Homefire by Kamila Shamshie, Riverhead Books, 2017, 288 pages, 15.88 x 3.18 x 24.13 cm, 9780735217683, Rs. 389
The poststructuralist feminist scholars of the 1980s undertook a significant project of critiquing the patriarchal undertones in the Western canonization of Greek tragedies. In the same paradigm, there was a simultaneous feminist reclamation and rewriting of the tragedies by female writers and directors who used characters like Antigone, Medea, Clytemnestra and Electra to make a powerful statement about modern society. Edith Hall in Why Greek Tragedy in the Late Twentieth Century (2004) while explaining this phenomenon says, “Greek tragedy was first and foremost rediscovered by women because it appeared to be honest about the opportunities life offered their ancient counterparts, particularly with regard to the relative importance of affective ties with parents, siblings, and children compared to those with lovers and husbands. Modern viewers seem to connect with the portrayal of ‘feminine excess’, maybe as a result of the difficulties they raise regarding gender identity and marital relationships..”(p.13)
One may find Kamila Shamshie’s 2017 adaptation of Antigone to be a responsible postcolonial bequeathe of the same tradition. Homefire is a brilliant intersectional feminist granddaughter of those suffragette grandmothers.
In her Women’s prize for fiction winner, Shamshie tackles too many themes at once and wonderfully so. To call it layered would be an understatement, because the basic anatomy of layers is that one piece comes beneath another. Rather, Homefire is a montage art, a collage that binds a number of political and personal issues in one frame: immigrant dilemma, Islamophobia, female choice, twin sibling relationships, de-globalization post 9/11, South Asian gender roles, terrorism, the surveillance state.

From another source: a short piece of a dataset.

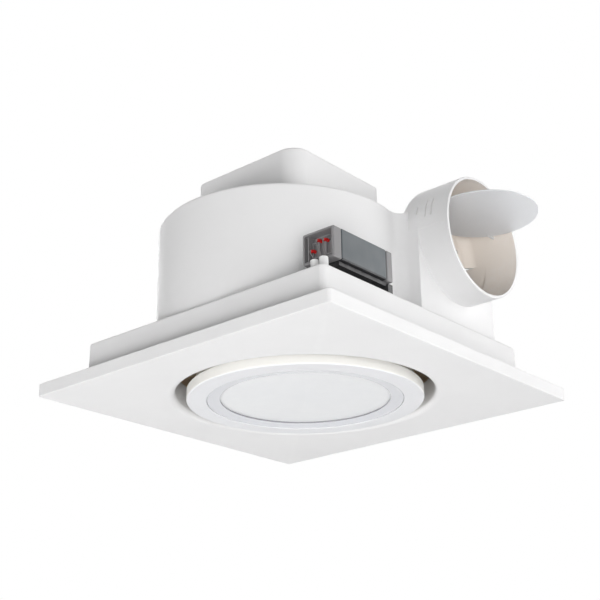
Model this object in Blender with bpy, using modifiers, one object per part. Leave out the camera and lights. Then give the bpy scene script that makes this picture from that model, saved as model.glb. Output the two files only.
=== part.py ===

For me, most importantly, it is a story of abandonments. Abandonment by sons, abandonment by the young of their old, abandonment of citizens by the state, and abandonment of the dead by those living.
WHO IS A GOOD BRITISH?
When asked about the title, Kamila Shamshie in an interview said, “For me, there are two meanings of Home Fire: it can mean welcome and warmth, as in ‘keep the home fires burning’ or it can mean a house on fire. I wanted both those meanings in there since this is a novel that has within it both intimacy/love and conflagration”. (Jaya, 2017) Thus, the specificity of the two homes in which the story takes place are of Pakistani-descent British families: the Pashas and the Lones. Pashas are survived by three members and one shame. Isma Pasha, the eldest daughter, and her twin siblings Aneeka and Parwaiz since their mother died at a young age, live with her at the family home bearing the family shame–their father Adil Pasha. He had joined ISIS to fight in Bosnia, Chechnya and Afghanistan and died after being captured by American forces exposing the whole family to a lifetime of scrutiny and suspicion from the British state. The Lones,on the other hand but metaphorically and literally live on the opposite side of the city and belong to a different social class, are a nuclear family of ‘liberal’ Muslims. Karamat Lone, the first ever Muslim Home Secretary of the UK, his Irish-American wife Terry Lone, their son Eamonn ‘with an Irish spelling to disguise a Muslim name – Ayman became Eamonn so that people would know the father had integrated’ (p.16)), and their daughter Emily.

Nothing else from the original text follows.